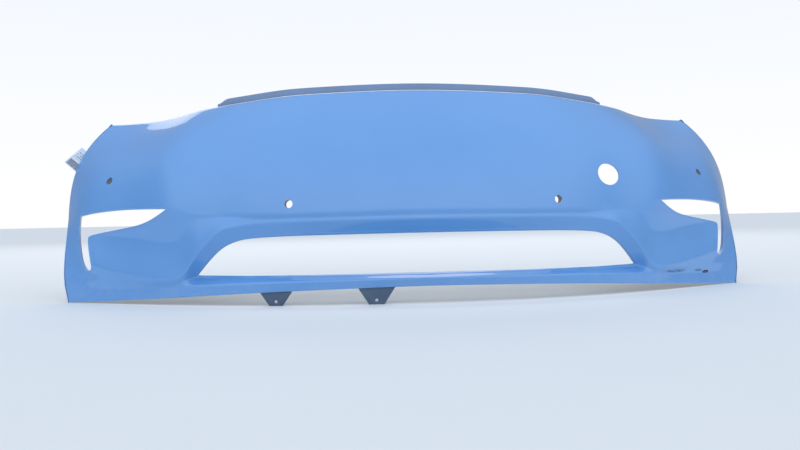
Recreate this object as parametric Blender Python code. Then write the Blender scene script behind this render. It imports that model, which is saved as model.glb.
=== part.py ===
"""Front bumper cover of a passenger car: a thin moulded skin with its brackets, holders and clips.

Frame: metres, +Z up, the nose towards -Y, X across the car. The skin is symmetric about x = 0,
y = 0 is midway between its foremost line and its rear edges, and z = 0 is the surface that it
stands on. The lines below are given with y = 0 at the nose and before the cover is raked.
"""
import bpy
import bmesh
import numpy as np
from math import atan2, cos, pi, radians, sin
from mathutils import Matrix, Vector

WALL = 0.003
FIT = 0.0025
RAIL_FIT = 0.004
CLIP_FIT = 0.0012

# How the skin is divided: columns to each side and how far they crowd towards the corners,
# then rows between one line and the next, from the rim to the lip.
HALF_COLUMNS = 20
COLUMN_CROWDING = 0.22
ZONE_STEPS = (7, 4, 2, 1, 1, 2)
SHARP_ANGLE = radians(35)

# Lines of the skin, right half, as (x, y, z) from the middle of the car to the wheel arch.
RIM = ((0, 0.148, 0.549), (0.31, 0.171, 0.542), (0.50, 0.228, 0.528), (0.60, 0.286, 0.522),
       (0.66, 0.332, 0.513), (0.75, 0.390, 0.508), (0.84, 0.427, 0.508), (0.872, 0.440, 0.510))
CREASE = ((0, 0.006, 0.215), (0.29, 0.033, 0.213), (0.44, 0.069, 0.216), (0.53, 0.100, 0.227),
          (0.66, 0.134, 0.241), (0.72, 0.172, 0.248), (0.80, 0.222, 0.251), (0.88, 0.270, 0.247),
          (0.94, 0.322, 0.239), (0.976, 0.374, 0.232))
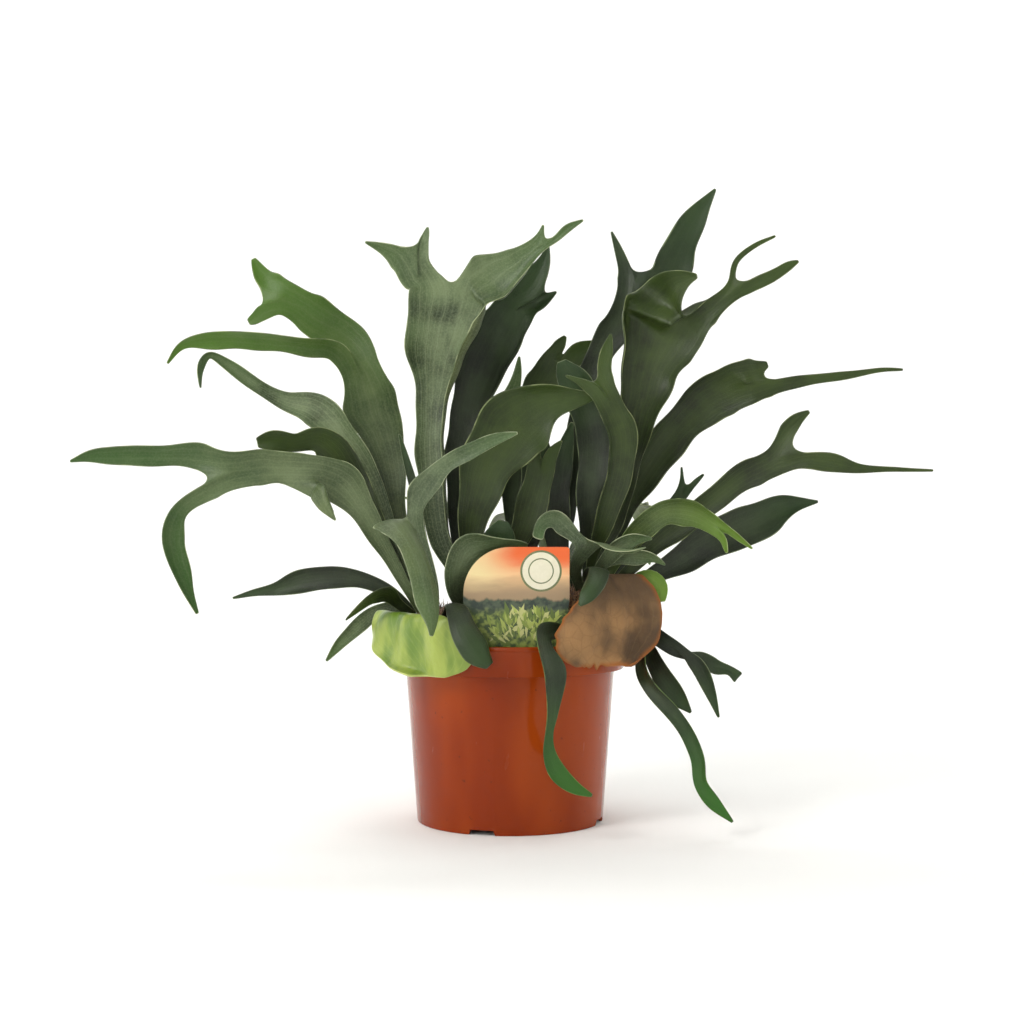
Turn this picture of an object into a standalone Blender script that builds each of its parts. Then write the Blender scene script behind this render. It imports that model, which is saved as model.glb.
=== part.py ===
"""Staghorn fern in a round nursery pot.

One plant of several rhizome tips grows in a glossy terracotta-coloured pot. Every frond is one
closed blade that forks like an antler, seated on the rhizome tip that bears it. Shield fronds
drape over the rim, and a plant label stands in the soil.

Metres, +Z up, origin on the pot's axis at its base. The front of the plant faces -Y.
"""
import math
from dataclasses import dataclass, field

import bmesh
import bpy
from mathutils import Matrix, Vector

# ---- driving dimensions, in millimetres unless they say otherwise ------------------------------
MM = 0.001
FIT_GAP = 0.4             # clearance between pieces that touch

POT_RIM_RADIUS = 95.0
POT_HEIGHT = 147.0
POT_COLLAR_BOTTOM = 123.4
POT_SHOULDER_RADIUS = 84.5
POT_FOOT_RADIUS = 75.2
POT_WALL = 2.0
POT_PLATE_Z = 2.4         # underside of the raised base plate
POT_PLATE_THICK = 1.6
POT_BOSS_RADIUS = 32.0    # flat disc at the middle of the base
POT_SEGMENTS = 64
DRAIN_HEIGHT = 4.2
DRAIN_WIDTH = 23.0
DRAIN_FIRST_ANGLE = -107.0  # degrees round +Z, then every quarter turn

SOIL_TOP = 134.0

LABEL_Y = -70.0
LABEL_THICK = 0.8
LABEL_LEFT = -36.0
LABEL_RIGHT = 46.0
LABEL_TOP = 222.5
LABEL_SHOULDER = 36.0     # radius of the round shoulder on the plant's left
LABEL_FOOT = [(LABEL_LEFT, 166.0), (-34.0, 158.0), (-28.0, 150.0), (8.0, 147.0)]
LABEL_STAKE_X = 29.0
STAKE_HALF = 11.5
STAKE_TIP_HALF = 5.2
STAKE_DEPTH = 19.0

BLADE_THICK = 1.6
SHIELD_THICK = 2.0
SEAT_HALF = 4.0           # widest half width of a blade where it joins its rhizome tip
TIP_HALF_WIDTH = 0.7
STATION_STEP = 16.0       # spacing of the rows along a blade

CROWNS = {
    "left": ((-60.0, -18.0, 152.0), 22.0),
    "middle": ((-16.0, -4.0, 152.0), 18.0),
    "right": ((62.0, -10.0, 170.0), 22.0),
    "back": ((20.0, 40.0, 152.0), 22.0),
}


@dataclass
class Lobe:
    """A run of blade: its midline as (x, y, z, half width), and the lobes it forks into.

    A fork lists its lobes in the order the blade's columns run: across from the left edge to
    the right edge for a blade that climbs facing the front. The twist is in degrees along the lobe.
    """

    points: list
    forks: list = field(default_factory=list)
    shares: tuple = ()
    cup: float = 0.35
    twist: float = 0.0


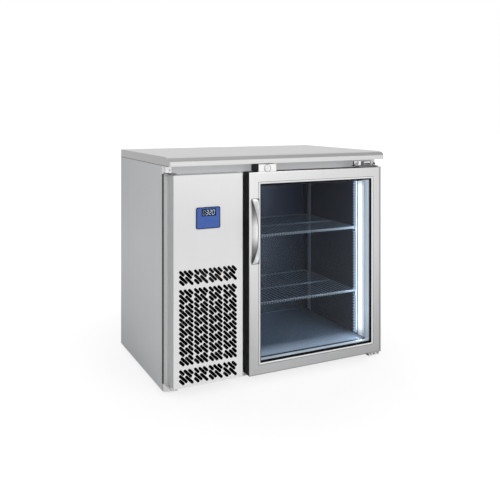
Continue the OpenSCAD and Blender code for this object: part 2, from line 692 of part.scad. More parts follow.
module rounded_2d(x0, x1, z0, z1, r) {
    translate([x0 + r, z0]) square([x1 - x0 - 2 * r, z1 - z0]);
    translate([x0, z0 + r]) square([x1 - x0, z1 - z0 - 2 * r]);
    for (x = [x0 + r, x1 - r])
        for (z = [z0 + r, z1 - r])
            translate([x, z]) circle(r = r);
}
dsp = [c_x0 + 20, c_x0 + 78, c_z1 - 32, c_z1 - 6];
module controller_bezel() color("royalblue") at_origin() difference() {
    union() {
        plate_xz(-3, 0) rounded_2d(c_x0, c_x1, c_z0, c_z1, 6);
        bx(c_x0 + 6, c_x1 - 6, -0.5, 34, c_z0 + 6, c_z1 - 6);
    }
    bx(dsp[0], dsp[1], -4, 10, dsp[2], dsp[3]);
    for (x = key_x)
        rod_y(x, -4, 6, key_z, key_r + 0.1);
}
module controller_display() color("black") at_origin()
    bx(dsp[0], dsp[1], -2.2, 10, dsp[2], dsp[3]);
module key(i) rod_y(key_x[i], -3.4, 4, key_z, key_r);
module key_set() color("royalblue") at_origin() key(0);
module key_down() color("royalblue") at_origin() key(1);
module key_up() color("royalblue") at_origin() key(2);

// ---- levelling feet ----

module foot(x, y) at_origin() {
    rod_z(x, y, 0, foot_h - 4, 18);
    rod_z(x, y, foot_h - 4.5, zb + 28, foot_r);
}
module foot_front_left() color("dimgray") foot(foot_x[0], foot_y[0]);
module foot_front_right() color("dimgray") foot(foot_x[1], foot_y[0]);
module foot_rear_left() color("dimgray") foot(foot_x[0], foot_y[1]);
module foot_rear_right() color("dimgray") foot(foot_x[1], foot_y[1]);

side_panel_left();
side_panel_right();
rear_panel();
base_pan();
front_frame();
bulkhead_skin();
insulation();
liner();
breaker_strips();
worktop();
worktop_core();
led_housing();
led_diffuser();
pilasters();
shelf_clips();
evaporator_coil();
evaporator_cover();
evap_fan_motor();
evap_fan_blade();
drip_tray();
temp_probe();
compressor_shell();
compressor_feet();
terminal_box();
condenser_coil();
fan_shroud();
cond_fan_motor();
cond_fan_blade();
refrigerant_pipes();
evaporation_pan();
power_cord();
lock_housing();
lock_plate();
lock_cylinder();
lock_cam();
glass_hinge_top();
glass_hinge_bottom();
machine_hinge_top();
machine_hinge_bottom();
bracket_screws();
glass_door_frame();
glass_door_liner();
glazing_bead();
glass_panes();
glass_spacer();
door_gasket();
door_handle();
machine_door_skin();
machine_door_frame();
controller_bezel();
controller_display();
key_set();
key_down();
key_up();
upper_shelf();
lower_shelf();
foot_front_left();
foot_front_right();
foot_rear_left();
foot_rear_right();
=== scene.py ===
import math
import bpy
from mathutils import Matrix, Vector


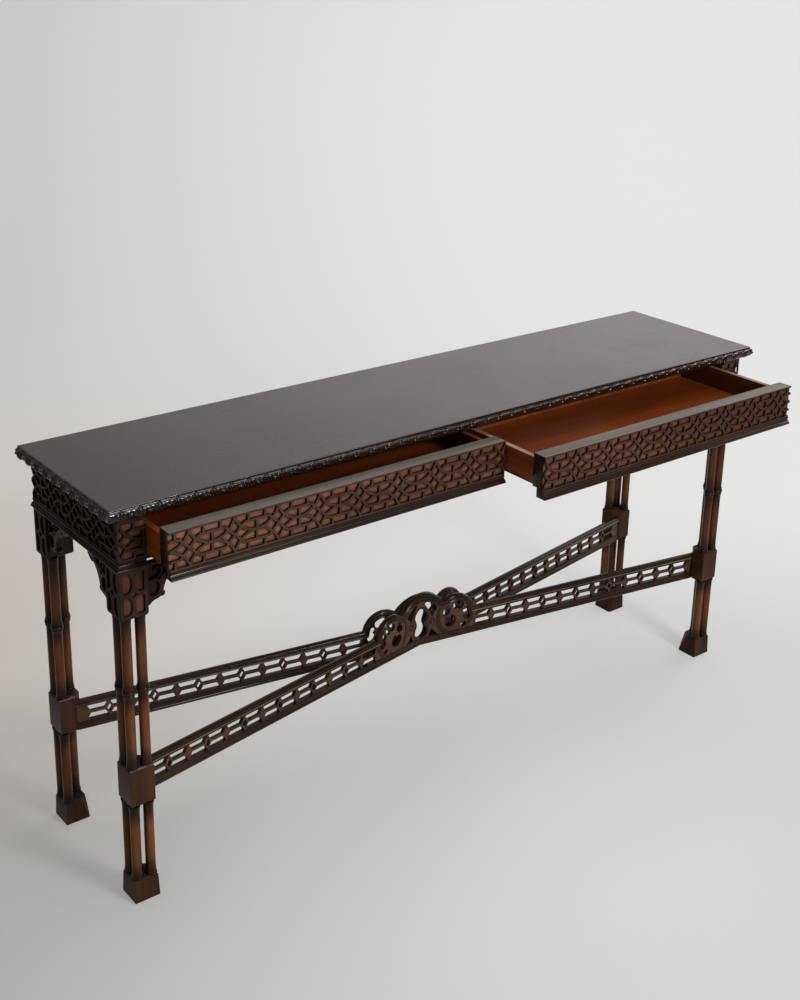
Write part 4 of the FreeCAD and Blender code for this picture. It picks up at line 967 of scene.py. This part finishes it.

Written problem: Give back exactly the lines from the line containing "side_panel_left();" to the end of the entries, and no other lines.

Task result:
side_panel_left();
side_panel_right();
rear_panel();
base_pan();
front_frame();
bulkhead_skin();
insulation();
liner();
breaker_strips();
worktop();
worktop_core();
led_housing();
led_diffuser();
pilasters();
shelf_clips();
evaporator_coil();
evaporator_cover();
evap_fan_motor();
evap_fan_blade();
drip_tray();
temp_probe();
compressor_shell();
compressor_feet();
terminal_box();
condenser_coil();
fan_shroud();
cond_fan_motor();
cond_fan_blade();
refrigerant_pipes();
evaporation_pan();
power_cord();
lock_housing();
lock_plate();
lock_cylinder();
lock_cam();
glass_hinge_top();
glass_hinge_bottom();
machine_hinge_top();
machine_hinge_bottom();
bracket_screws();
glass_door_frame();
glass_door_liner();
glazing_bead();
glass_panes();
glass_spacer();
door_gasket();
door_handle();
machine_door_skin();
machine_door_frame();
controller_bezel();
controller_display();
key_set();
key_down();
key_up();
upper_shelf();
lower_shelf();
foot_front_left();
foot_front_right();
foot_rear_left();
foot_rear_right();
=== scene.py ===
import math
import bpy
from mathutils import Matrix, Vector


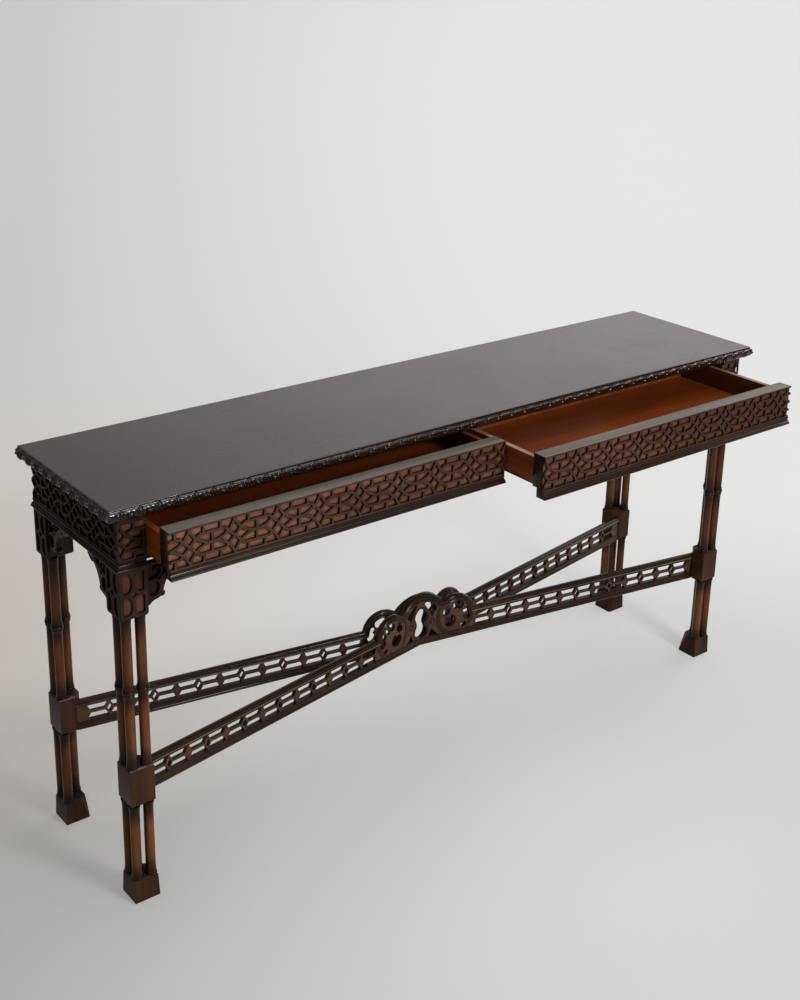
Write part 4 of the FreeCAD and Blender code for this picture. It picks up at line 967 of scene.py. This part finishes it.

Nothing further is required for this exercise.